[START Listed records]

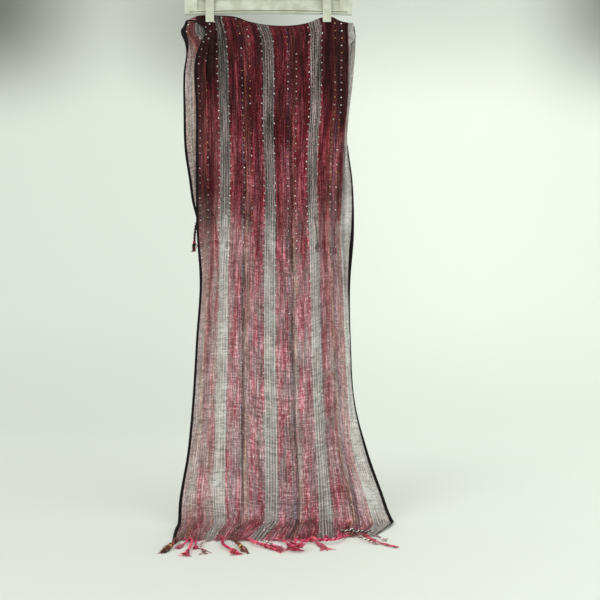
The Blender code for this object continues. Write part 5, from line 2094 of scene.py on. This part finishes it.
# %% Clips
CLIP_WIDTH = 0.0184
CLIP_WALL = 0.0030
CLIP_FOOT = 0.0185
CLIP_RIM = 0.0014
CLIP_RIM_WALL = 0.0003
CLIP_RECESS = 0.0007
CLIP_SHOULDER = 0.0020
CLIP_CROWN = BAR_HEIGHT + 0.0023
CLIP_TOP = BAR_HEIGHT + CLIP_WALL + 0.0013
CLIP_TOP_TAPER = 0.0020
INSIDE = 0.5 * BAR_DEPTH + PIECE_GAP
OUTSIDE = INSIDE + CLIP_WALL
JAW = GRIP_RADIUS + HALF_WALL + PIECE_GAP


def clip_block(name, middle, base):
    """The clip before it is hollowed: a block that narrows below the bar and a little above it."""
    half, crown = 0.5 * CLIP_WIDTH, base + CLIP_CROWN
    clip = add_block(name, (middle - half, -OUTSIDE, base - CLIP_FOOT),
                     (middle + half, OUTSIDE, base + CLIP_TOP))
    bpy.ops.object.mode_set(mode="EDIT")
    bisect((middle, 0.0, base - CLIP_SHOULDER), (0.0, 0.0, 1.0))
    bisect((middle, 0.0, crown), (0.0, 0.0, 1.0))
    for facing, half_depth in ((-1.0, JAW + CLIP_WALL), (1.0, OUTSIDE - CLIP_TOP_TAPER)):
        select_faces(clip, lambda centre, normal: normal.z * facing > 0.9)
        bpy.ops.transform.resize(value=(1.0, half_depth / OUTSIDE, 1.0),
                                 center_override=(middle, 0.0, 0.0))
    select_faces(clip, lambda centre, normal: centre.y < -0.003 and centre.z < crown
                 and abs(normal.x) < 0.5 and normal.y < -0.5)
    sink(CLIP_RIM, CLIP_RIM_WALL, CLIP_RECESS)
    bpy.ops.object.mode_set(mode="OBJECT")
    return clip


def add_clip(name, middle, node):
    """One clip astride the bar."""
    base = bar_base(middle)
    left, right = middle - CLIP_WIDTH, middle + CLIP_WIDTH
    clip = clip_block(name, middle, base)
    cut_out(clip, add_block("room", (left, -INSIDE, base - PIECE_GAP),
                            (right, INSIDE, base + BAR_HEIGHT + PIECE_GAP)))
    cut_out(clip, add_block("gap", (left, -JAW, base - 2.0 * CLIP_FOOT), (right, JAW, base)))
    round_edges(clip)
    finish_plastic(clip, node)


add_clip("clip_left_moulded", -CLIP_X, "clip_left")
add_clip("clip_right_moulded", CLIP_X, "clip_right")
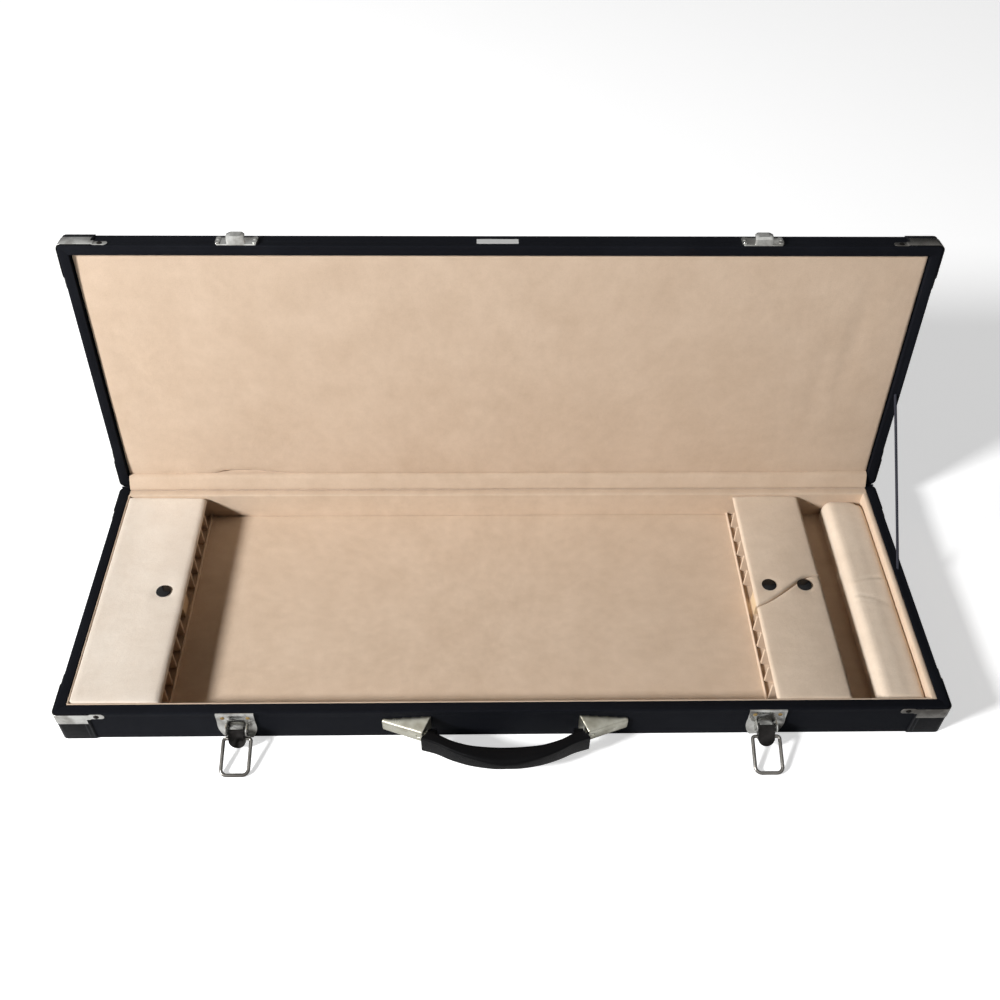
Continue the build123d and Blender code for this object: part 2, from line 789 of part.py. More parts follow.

[END Listed records]
[START Listed records]

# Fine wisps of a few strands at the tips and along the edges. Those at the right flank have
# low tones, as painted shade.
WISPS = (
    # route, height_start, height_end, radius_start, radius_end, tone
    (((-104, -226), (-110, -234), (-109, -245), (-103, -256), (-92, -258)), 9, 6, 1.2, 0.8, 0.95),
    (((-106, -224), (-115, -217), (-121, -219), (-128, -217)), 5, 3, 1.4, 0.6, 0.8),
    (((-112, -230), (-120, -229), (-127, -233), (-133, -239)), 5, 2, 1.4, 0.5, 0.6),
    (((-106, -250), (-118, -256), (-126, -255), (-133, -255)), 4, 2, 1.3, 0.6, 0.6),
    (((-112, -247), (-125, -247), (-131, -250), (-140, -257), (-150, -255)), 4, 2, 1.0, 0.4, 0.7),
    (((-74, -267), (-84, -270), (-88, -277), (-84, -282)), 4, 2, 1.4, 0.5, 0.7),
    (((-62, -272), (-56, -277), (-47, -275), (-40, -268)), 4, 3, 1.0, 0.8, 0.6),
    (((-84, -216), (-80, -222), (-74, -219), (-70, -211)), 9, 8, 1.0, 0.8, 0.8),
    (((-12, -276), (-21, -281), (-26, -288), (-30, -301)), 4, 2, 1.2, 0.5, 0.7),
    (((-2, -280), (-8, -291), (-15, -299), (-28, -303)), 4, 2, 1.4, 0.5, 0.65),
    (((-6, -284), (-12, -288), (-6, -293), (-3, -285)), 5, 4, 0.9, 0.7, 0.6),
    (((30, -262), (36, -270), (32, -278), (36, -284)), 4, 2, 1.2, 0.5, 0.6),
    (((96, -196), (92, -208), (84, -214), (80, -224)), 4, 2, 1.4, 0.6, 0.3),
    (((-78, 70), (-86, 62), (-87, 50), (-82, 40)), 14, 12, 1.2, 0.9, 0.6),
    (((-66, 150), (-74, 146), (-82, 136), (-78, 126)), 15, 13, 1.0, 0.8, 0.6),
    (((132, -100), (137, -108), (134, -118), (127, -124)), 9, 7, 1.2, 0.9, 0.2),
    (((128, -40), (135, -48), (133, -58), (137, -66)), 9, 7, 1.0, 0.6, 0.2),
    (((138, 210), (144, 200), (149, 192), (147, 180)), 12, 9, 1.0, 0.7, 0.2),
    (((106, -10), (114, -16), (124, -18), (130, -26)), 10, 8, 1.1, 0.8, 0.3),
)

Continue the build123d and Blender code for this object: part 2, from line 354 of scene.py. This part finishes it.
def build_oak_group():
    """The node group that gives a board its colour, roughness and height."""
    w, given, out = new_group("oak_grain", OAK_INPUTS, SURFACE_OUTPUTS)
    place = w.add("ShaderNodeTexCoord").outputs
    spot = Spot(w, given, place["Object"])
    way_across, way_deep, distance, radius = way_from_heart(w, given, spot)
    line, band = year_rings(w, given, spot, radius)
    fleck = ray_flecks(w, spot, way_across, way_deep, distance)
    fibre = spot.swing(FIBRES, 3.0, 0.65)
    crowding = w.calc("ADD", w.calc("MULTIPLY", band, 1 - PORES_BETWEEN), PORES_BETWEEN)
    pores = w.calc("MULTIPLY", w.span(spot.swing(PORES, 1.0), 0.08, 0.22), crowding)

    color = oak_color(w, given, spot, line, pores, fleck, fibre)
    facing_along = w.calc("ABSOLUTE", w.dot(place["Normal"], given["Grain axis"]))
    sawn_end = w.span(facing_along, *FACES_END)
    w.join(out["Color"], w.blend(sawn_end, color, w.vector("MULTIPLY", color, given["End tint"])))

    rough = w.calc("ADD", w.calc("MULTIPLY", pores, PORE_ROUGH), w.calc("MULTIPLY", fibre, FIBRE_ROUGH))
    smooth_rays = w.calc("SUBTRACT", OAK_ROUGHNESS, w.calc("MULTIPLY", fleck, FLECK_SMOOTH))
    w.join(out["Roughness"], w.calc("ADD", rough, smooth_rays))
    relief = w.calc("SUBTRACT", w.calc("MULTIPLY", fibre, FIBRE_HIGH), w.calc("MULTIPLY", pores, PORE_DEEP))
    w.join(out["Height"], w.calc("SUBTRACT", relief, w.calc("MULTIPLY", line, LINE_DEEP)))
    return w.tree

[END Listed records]

Written task – In the listing above, find the line containing "The Blender code for this object continues." and the line containing "return clip". Output them and every line between, exactly, and nothing else.

Answer for the task –
The Blender code for this object continues. Write part 5, from line 2094 of scene.py on. This part finishes it.
# %% Clips
CLIP_WIDTH = 0.0184
CLIP_WALL = 0.0030
CLIP_FOOT = 0.0185
CLIP_RIM = 0.0014
CLIP_RIM_WALL = 0.0003
CLIP_RECESS = 0.0007
CLIP_SHOULDER = 0.0020
CLIP_CROWN = BAR_HEIGHT + 0.0023
CLIP_TOP = BAR_HEIGHT + CLIP_WALL + 0.0013
CLIP_TOP_TAPER = 0.0020
INSIDE = 0.5 * BAR_DEPTH + PIECE_GAP
OUTSIDE = INSIDE + CLIP_WALL
JAW = GRIP_RADIUS + HALF_WALL + PIECE_GAP


def clip_block(name, middle, base):
    """The clip before it is hollowed: a block that narrows below the bar and a little above it."""
    half, crown = 0.5 * CLIP_WIDTH, base + CLIP_CROWN
    clip = add_block(name, (middle - half, -OUTSIDE, base - CLIP_FOOT),
                     (middle + half, OUTSIDE, base + CLIP_TOP))
    bpy.ops.object.mode_set(mode="EDIT")
    bisect((middle, 0.0, base - CLIP_SHOULDER), (0.0, 0.0, 1.0))
    bisect((middle, 0.0, crown), (0.0, 0.0, 1.0))
    for facing, half_depth in ((-1.0, JAW + CLIP_WALL), (1.0, OUTSIDE - CLIP_TOP_TAPER)):
        select_faces(clip, lambda centre, normal: normal.z * facing > 0.9)
        bpy.ops.transform.resize(value=(1.0, half_depth / OUTSIDE, 1.0),
                                 center_override=(middle, 0.0, 0.0))
    select_faces(clip, lambda centre, normal: centre.y < -0.003 and centre.z < crown
                 and abs(normal.x) < 0.5 and normal.y < -0.5)
    sink(CLIP_RIM, CLIP_RIM_WALL, CLIP_RECESS)
    bpy.ops.object.mode_set(mode="OBJECT")
    return clip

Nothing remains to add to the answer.